Computational Imaging and Vision from Space

Yokoya Laboratory is working on image processing for computational imaging and image analysis based on computer vision and machine learning. In particular, we work on intelligent information processing to automatically extract map information, such as land cover labels and elevation models, from remote sensing images acquired by spaceborne and airborne sensors.

  • Computational Imaging
    Computational imaging, which integrates sensing and computation, allows us to acquire information that cannot be obtained by hardware alone and to overcome hardware limitations, such as resolution and noise. Based on machine learning, optimization, and signal processing, we build mathematical models and develop algorithms to recover unknown original signals from incomplete observation data.

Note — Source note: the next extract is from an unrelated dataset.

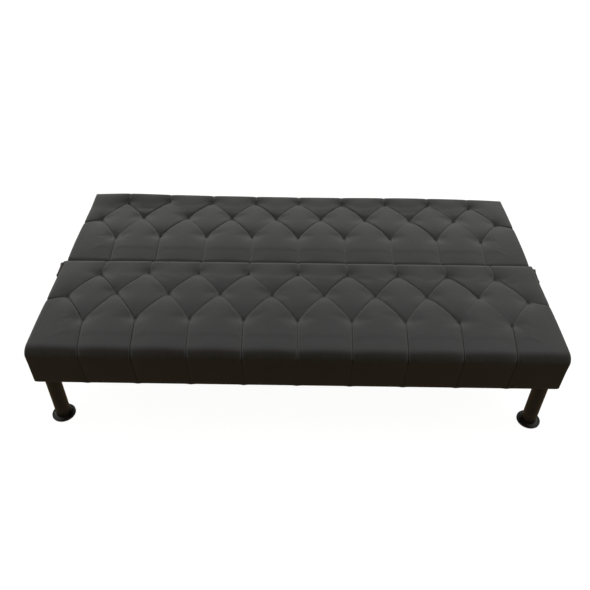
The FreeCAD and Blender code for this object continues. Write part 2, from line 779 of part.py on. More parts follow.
def foot(x, y):
    """A moulded foot: a round flange with a rolled rim, and a spigot that plugs the tube."""
    spigot = leg_radius - leg_wall - cap_clearance
    top = foot_thickness
    rim_z = top - foot_rim_drop
    rim_outer = foot_radius - foot_edge_radius
    rim_inner = rim_outer - foot_rim_width
    bend = math.sqrt(0.5)

    def corner(radius, z):
        return FreeCAD.Vector(x + radius, y, z)

    def quarter(radius, z, reach, up):
        """A quarter round between the flange's edge and a face above (up 1) or below (up -1)."""
        middle = corner(radius + reach * bend, z + up * reach * bend)
        ends = [corner(radius + reach, z), corner(radius, z + up * reach)]
        return Part.Arc(ends[0], middle, ends[1]).toShape()

    lower = quarter(foot_radius - foot_roll_radius, foot_roll_radius, foot_roll_radius, -1)
    upper = quarter(rim_outer, rim_z - foot_edge_radius, foot_edge_radius, 1)
    path = [
        corner(rim_outer, rim_z),
        corner(rim_inner, rim_z),
        corner(rim_inner - foot_groove_width, rim_z - foot_groove_depth),
        corner(leg_radius + foot_shoulder, top),
        corner(spigot, top),
        corner(spigot, top + foot_spigot_length),
        corner(0, top + foot_spigot_length),
        corner(0, 0),
        corner(foot_radius - foot_roll_radius, 0),
    ]
    straight = [Part.LineSegment(a, b).toShape() for a, b in zip(path, path[1:])]
    side_wall = Part.LineSegment(corner(foot_radius, foot_roll_radius),
                                 corner(foot_radius, rim_z - foot_edge_radius)).toShape()
    outline = Part.Wire(Part.__sortEdges__(straight + [lower, side_wall, upper]))
    return Part.Face(outline).revolve(FreeCAD.Vector(x, y, 0), FreeCAD.Vector(0, 0, 1), 360)


def upright_screw(x, y, seat_z, end_z, radius, head_radius, head_height):
    """A screw or bolt driven upwards to end_z, whose head bears on seat_z from below."""
    head = post(x, y, (seat_z - head_height, seat_z), head_radius)
    return joined(head, post(x, y, (seat_z, end_z), radius))


def leg_screw(x, y, seat_z, end_z):
    """One of the screws that hold a leg's top plate."""
    return upright_screw(x, y, seat_z, end_z, leg_screw_radius, leg_screw_head_radius, leg_screw_head_height)


def front_screw_places():
    """The (x, y) of every screw of the two front legs."""
    return [
        (side * front_leg_x + dx, front_leg_y + dy)
        for side in (RIGHT, LEFT)
        for dx, dy in screw_offsets()
    ]


def leg_nodes():
    """The four legs, their feet and the front legs' screws."""
    nodes = {"leg_feet": []}
    for side, word in ((RIGHT, "right"), (LEFT, "left")):
        nodes[f"front_{word}_leg"] = [leg(side * front_leg_x, front_leg_y, base_z)]
        nodes[f"rear_{word}_leg"] = [leg(side * rear_leg_x, rear_leg_y, support_bottom_z)]
        nodes["leg_feet"].append(foot(side * front_leg_x, front_leg_y))
        nodes["leg_feet"].append(foot(side * rear_leg_x, rear_leg_y))
    seat_z, end_z = base_z - leg_plate_thickness, frame_z + leg_screw_bite
    nodes["front_leg_screws"] = [leg_screw(x, y, seat_z, end_z) for x, y in front_screw_places()]
    return nodes


# ---- Rear support frame ---------------------------------------------------------------------------------
def square_tube(x_range, y_range, along_x):
    """A square steel tube under the bed, open at both ends."""
    z_range = (support_bottom_z, support_top_z)
    wall = support_wall
    bore_z = (z_range[0] + wall, z_range[1] - wall)
    if along_x:
        bore = box(through(*x_range), (y_range[0] + wall, y_range[1] - wall), bore_z)
    else:
        bore = box((x_range[0] + wall, x_range[1] - wall), through(*y_range), bore_z)
    return drilled(box(x_range, y_range, z_range), [bore])


def rear_bolt_places(side):
    """The (x, y) of the bolts of one rear leg: two into the rail and one into the cross tube."""
    outer = side * (rear_leg_x + screw_step)
    inner = side * (rear_leg_x - screw_step)
    return [(outer, rear_leg_y - screw_step), (outer, rear_leg_y + screw_step), (inner, cross_tube_y)]


def rear_leg_fastener(x, y):
    """A bolt through a rear leg's plate and the tube's lower wall, and its nut inside the tube."""
    nut_z = support_bottom_z + support_wall
    bolt = leg_screw(x, y, support_bottom_z - leg_plate_thickness, nut_z + nut_height + bolt_end)
    bore = post(x, y, through(nut_z, nut_z + nut_height), leg_screw_radius + pin_clearance)
    return [bolt, drilled(post(x, y, (nut_z, nut_z + nut_height), nut_radius), [bore])]


def rail_spacer(x, y):
    """A thick washer between a support rail and the seat's underside."""
    bore = post(x, y, through(support_top_z, base_z), bolt_radius + bolt_clearance)
    return drilled(post(x, y, (support_top_z, base_z), support_spacer_radius), [bore])


def bumper(x, y):
    """A rubber pad on a rail, with the stem that plugs it into the tube's upper wall."""
    pad = post(x, y, (support_top_z, base_z - bumper_gap), bumper_radius)
    return joined(pad, post(x, y, (support_top_z - bumper_stem_length, support_top_z), bolt_radius))


def end_cap(x, y, way):
    """A plastic plug for a rail's open end, which faces way along Y."""
    half = support_tube / 2
    hollow = half - support_wall - cap_clearance
    middle_z = support_bottom_z + half
    flange_y = sorted((y, y + way * cap_flange))
    insert_y = sorted((y, y - way * cap_insert))
    flange = box((x - half, x + half), flange_y, (support_bottom_z, support_top_z))
    insert = box((x - hollow, x + hollow), insert_y, (middle_z - hollow, middle_z + hollow))
    return joined(flange, insert)


def support_rail(x, leg_bolt_places):
    """One rail under the bed's end, drilled for its bolts, bumpers and the rear leg."""
    xs = (x - support_tube / 2, x + support_tube / 2)
    tube = square_tube(xs, (support_front_y, support_rear_y), False)
    hole = bolt_radius + bolt_clearance
    whole = through(support_bottom_z, support_top_z)
    upper_wall = through(support_top_z - support_wall, support_top_z)
    cutters = [post(x, y, whole, hole) for y in support_bolt_ys]
    cutters += [post(x, y, upper_wall, hole) for y in bumper_ys]
    return drilled(tube, cutters + lower_wall_holes(leg_bolt_places))


def lower_wall_holes(places):
    """Clearance holes for the rear legs' bolts through a tube's lower wall."""
    wall = through(support_bottom_z, support_bottom_z + support_wall)
    return [post(x, y, wall, leg_screw_radius + bolt_clearance) for x, y in places]


def support_nodes():
    """The two rails, the cross tube, and what fastens them and pads them."""
    grouped = (
        "support_rail_bolts", "support_rail_spacers", "support_bumpers", "support_end_caps", "rear_leg_bolts",
    )
    nodes = {name: [] for name in grouped}
    cross_places = []
    for side, word in ((RIGHT, "right"), (LEFT, "left")):
        x = side * side_rail_x
        places = rear_bolt_places(side)
        cross_places.append(places[2])
        nodes[f"{word}_support_rail"] = [support_rail(x, places[:2])]
        for y in support_bolt_ys:
            bolt = upright_screw(x, y, support_bottom_z, frame_z + support_bolt_bite, bolt_radius,
                                 bolt_head_radius, bolt_head_height)
            nodes["support_rail_bolts"].append(bolt)
            nodes["support_rail_spacers"].append(rail_spacer(x, y))
        nodes["support_bumpers"] += [bumper(x, y) for y in bumper_ys]
        nodes["support_end_caps"] += [end_cap(x, support_front_y, -1), end_cap(x, support_rear_y, 1)]
        for place in places:
            nodes["rear_leg_bolts"] += rear_leg_fastener(*place)
    reach = side_rail_x - support_tube / 2
    ys = (cross_tube_y - support_tube / 2, cross_tube_y + support_tube / 2)
    tube = square_tube((-reach, reach), ys, True)
    nodes["support_cross_tube"] = [drilled(tube, lower_wall_holes(cross_places))]
    return nodes


# ---- The whole bed --------------------------------------------------------------------------------------
def seat_upright_holes():
    """Clearance holes for the front legs' screws and the support rails' bolts, through the seat's base."""
    screw_z = (base_z - past, frame_z + leg_screw_bite)
    bolt_z = (base_z - past, frame_z + support_bolt_bite)
    holes = [post(x, y, screw_z, leg_screw_radius + bolt_clearance) for x, y in front_screw_places()]
    for x in (-side_rail_x, side_rail_x):
        holes += [post(x, y, bolt_z, bolt_radius + bolt_clearance) for y in support_bolt_ys]
    return holes


def all_nodes():
    """Every node's name and its solids."""
    nodes = upholstered_half(
        "seat", -1, (front_y, seat_rear_y), (front_edge_radius, seat_seam_radius),
        seat_tuft_rear_margin, ("seat_front_rail", "seat_rear_rail"), seat_upright_holes())
    nodes.update(upholstered_half(
        "back", 1, (back_front_y, rear_y), (back_seam_radius, rear_edge_radius),
        back_tuft_rear_margin, ("back_lower_rail", "back_upper_rail"), []))
    nodes.update(hinge_nodes())
    nodes.update(leg_nodes())
    nodes.update(support_nodes())
    return nodes


def write_parts(nodes):
    """Writes one STEP file for each node, and names any node with a faulty solid."""
    os.makedirs("parts", exist_ok=True)
    for name, solids in sorted(nodes.items()):
        shape = solids[0] if len(solids) == 1 else Part.makeCompound(solids)
        shape.exportStep(f"parts/{name}.step")
        sound = all(solid.isValid() and solid.Volume > 0 for solid in solids)
        print(f"{name}: {len(solids)} solids{'' if sound else ', FAULTY'}")


write_parts(all_nodes())
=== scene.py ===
import json
import math

import bmesh
import bpy
import numpy as np
from mathutils import Matrix, Vector


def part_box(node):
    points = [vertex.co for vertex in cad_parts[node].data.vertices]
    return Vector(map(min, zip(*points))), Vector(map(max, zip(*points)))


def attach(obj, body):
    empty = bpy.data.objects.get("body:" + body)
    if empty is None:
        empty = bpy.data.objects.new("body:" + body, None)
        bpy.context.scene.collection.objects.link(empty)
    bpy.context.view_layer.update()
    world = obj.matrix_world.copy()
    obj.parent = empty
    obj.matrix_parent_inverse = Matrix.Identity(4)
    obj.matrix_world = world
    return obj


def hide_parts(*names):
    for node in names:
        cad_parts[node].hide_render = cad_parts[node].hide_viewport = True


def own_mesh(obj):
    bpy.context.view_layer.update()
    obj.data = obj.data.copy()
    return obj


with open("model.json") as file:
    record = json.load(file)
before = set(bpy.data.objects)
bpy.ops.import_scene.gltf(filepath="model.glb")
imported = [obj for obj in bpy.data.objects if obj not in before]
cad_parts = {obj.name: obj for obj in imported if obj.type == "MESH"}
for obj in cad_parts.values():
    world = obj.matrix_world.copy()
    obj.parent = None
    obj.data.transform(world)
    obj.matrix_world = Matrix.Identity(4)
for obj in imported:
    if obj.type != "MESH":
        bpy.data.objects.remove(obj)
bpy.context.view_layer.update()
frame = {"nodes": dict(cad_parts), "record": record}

MM = 0.001
WALL_FOOT = (1.00, 1.00, 0.97, 1)
WALL_LOW = (1.32, 1.32, 1.28, 1)
WALL_HIGH = (0.39, 0.405, 0.42, 1)
WALL_RIGHT = (0.66, 0.66, 0.65, 1)
ROOM = (0.170, 0.130, 0.085, 1)
SIDE_LIGHT = (0.62, 0.62, 0.60, 1)
GROUND = (0.185, 0.138, 0.080, 1)
FRONT_SPREAD = (0.16, 0.36)
rng = np.random.default_rng(7)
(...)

  • Remote Sensing Image Analysis
    Remote sensing enables us to observe places that are inaccessible to humans; however, it is difficult to collect enough training data due to the limitations of field surveys and visual interpretation. We work on mapping and 3D reconstruction by using synthetic data from simulations and inaccurate labels with low collection costs as training data. We also work on data fusion based on deep learning to handle multimodal data obtained from different spaceborne sensors in an integrated manner.

  • Towards a Sustainable Future
    We promote projects to solve global issues, including environmental problems, climate change, large-scale natural disasters, and food problems. Our goal is to contribute globally to the realization of the SDGs by solving real-world problems, such as assessing building damage during disasters, estimating biomass and carbon stocks in forests, and mapping crop types, in collaboration with related institutions and researchers in Japan and overseas.

Towards Practical and Reliable Machine Learning

Ishida Laboratory started in 2021 and is currently conducting fundamental research to develop machine learning algorithms. For example, we are building algorithms to learn from weak supervision and regularizers that can alleviate overfitting. We aim to make machine learning more practical and reliable through our research.

  • Weakly Supervised Learning
    To perform ordinary supervised learning successfully, we need a large amount of labeled data. However, it is often costly to collect appropriate supervision or difficult to collect due to business constraints. To utilize an alternative source of inexpensive supervision, we are working on weakly supervised learning such as complementary-label learning and positive-confidence learning.

  • Overfitting and Regularization
    In real-world applications, we often encounter many challenges that hinder us from achieving high prediction performance, such as learning from a small amount of data or learning with label noise. To cope with these situations, we are working on making machine learning more robust and proposing regularization methods to alleviate overfitting.

  • Evaluation of Machine Learning Models and Data
    Given a trained machine learning model, how will we know if there is any room left for improvement? If the model has reached the best achievable error, it is meaningless to continue aiming for error improvement. Hence, knowing the best achievable error is helpful since it enables us to compare it with the trained model’s error. This can also be used as a criterion of the dataset difficulty. We are developing methods that can be used to evaluate models and datasets, such as directly estimating the best achievable error.